_THE REQUEST_.
Output the full listing word for word.

------------

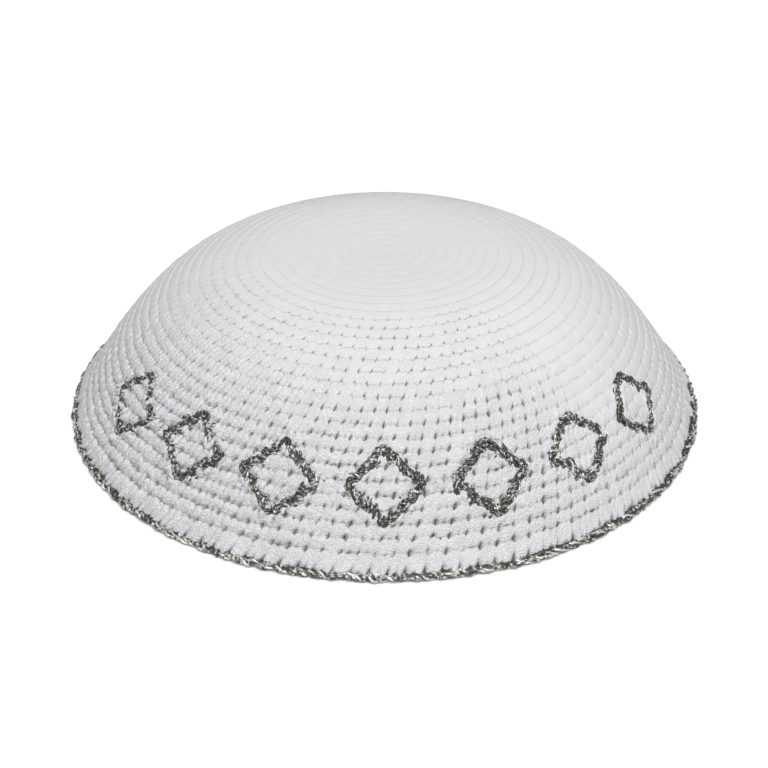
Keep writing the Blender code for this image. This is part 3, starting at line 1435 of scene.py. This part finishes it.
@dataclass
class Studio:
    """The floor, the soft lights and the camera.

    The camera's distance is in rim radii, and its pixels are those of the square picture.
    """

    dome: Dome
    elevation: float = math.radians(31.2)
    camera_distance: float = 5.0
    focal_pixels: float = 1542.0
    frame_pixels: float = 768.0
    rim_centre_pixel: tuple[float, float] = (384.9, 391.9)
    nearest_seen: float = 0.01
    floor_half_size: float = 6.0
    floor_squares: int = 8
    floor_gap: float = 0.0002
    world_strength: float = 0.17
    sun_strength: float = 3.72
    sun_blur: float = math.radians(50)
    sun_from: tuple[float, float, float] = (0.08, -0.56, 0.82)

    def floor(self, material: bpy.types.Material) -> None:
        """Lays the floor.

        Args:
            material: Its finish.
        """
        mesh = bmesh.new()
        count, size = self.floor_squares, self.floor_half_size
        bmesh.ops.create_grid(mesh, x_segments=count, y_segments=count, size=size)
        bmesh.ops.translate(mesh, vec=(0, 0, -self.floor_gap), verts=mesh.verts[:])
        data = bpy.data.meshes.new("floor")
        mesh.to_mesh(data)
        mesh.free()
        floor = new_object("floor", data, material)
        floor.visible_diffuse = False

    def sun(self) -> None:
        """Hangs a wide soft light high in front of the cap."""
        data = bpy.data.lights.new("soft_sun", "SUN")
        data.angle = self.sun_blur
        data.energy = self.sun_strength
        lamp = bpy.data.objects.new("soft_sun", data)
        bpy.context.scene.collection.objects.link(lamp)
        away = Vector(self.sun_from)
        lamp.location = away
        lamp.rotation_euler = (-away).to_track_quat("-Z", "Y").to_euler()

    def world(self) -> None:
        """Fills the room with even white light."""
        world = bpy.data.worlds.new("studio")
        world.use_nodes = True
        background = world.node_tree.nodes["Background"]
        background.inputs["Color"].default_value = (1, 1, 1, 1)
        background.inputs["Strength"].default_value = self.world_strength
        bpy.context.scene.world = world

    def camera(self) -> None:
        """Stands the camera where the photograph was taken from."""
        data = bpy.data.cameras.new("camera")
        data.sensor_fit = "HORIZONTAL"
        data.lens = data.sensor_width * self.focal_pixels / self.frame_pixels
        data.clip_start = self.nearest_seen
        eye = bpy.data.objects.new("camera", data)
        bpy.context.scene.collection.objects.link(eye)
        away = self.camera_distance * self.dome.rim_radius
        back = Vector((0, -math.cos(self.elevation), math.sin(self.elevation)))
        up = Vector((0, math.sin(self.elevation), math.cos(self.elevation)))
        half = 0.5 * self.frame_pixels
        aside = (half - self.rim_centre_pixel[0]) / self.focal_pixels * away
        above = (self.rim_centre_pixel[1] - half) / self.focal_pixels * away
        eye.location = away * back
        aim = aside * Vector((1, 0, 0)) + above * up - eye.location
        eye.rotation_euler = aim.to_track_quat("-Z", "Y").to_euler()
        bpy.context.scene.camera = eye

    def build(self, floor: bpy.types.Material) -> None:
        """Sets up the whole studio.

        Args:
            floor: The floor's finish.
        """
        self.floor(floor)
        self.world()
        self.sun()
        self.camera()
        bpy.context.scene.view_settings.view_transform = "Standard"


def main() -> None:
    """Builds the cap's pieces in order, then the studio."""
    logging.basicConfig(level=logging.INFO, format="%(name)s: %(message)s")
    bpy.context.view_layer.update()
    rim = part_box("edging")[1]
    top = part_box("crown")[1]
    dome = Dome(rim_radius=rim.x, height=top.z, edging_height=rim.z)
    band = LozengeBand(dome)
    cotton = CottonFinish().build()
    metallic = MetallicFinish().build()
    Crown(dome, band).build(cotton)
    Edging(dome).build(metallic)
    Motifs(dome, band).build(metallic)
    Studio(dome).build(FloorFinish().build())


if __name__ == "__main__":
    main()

------------

_FINAL ANSWER_.
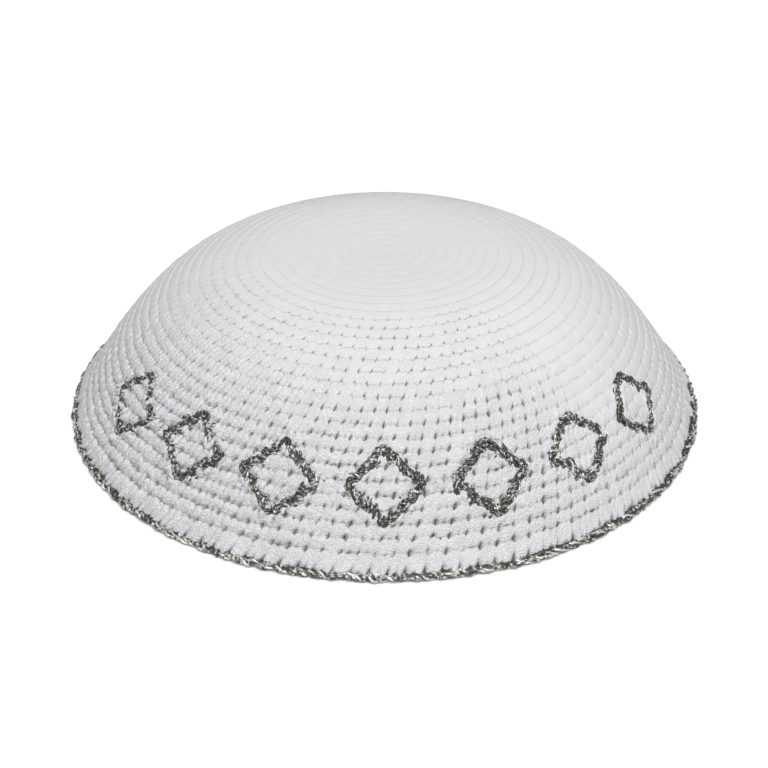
Keep writing the Blender code for this image. This is part 3, starting at line 1435 of scene.py. This part finishes it.
@dataclass
class Studio:
    """The floor, the soft lights and the camera.

    The camera's distance is in rim radii, and its pixels are those of the square picture.
    """

    dome: Dome
    elevation: float = math.radians(31.2)
    camera_distance: float = 5.0
    focal_pixels: float = 1542.0
    frame_pixels: float = 768.0
    rim_centre_pixel: tuple[float, float] = (384.9, 391.9)
    nearest_seen: float = 0.01
    floor_half_size: float = 6.0
    floor_squares: int = 8
    floor_gap: float = 0.0002
    world_strength: float = 0.17
    sun_strength: float = 3.72
    sun_blur: float = math.radians(50)
    sun_from: tuple[float, float, float] = (0.08, -0.56, 0.82)

    def floor(self, material: bpy.types.Material) -> None:
        """Lays the floor.

        Args:
            material: Its finish.
        """
        mesh = bmesh.new()
        count, size = self.floor_squares, self.floor_half_size
        bmesh.ops.create_grid(mesh, x_segments=count, y_segments=count, size=size)
        bmesh.ops.translate(mesh, vec=(0, 0, -self.floor_gap), verts=mesh.verts[:])
        data = bpy.data.meshes.new("floor")
        mesh.to_mesh(data)
        mesh.free()
        floor = new_object("floor", data, material)
        floor.visible_diffuse = False

    def sun(self) -> None:
        """Hangs a wide soft light high in front of the cap."""
        data = bpy.data.lights.new("soft_sun", "SUN")
        data.angle = self.sun_blur
        data.energy = self.sun_strength
        lamp = bpy.data.objects.new("soft_sun", data)
        bpy.context.scene.collection.objects.link(lamp)
        away = Vector(self.sun_from)
        lamp.location = away
        lamp.rotation_euler = (-away).to_track_quat("-Z", "Y").to_euler()

    def world(self) -> None:
        """Fills the room with even white light."""
        world = bpy.data.worlds.new("studio")
        world.use_nodes = True
        background = world.node_tree.nodes["Background"]
        background.inputs["Color"].default_value = (1, 1, 1, 1)
        background.inputs["Strength"].default_value = self.world_strength
        bpy.context.scene.world = world

    def camera(self) -> None:
        """Stands the camera where the photograph was taken from."""
        data = bpy.data.cameras.new("camera")
        data.sensor_fit = "HORIZONTAL"
        data.lens = data.sensor_width * self.focal_pixels / self.frame_pixels
        data.clip_start = self.nearest_seen
        eye = bpy.data.objects.new("camera", data)
        bpy.context.scene.collection.objects.link(eye)
        away = self.camera_distance * self.dome.rim_radius
        back = Vector((0, -math.cos(self.elevation), math.sin(self.elevation)))
        up = Vector((0, math.sin(self.elevation), math.cos(self.elevation)))
        half = 0.5 * self.frame_pixels
        aside = (half - self.rim_centre_pixel[0]) / self.focal_pixels * away
        above = (self.rim_centre_pixel[1] - half) / self.focal_pixels * away
        eye.location = away * back
        aim = aside * Vector((1, 0, 0)) + above * up - eye.location
        eye.rotation_euler = aim.to_track_quat("-Z", "Y").to_euler()
        bpy.context.scene.camera = eye

    def build(self, floor: bpy.types.Material) -> None:
        """Sets up the whole studio.

        Args:
            floor: The floor's finish.
        """
        self.floor(floor)
        self.world()
        self.sun()
        self.camera()
        bpy.context.scene.view_settings.view_transform = "Standard"


def main() -> None:
    """Builds the cap's pieces in order, then the studio."""
    logging.basicConfig(level=logging.INFO, format="%(name)s: %(message)s")
    bpy.context.view_layer.update()
    rim = part_box("edging")[1]
    top = part_box("crown")[1]
    dome = Dome(rim_radius=rim.x, height=top.z, edging_height=rim.z)
    band = LozengeBand(dome)
    cotton = CottonFinish().build()
    metallic = MetallicFinish().build()
    Crown(dome, band).build(cotton)
    Edging(dome).build(metallic)
    Motifs(dome, band).build(metallic)
    Studio(dome).build(FloorFinish().build())


if __name__ == "__main__":
    main()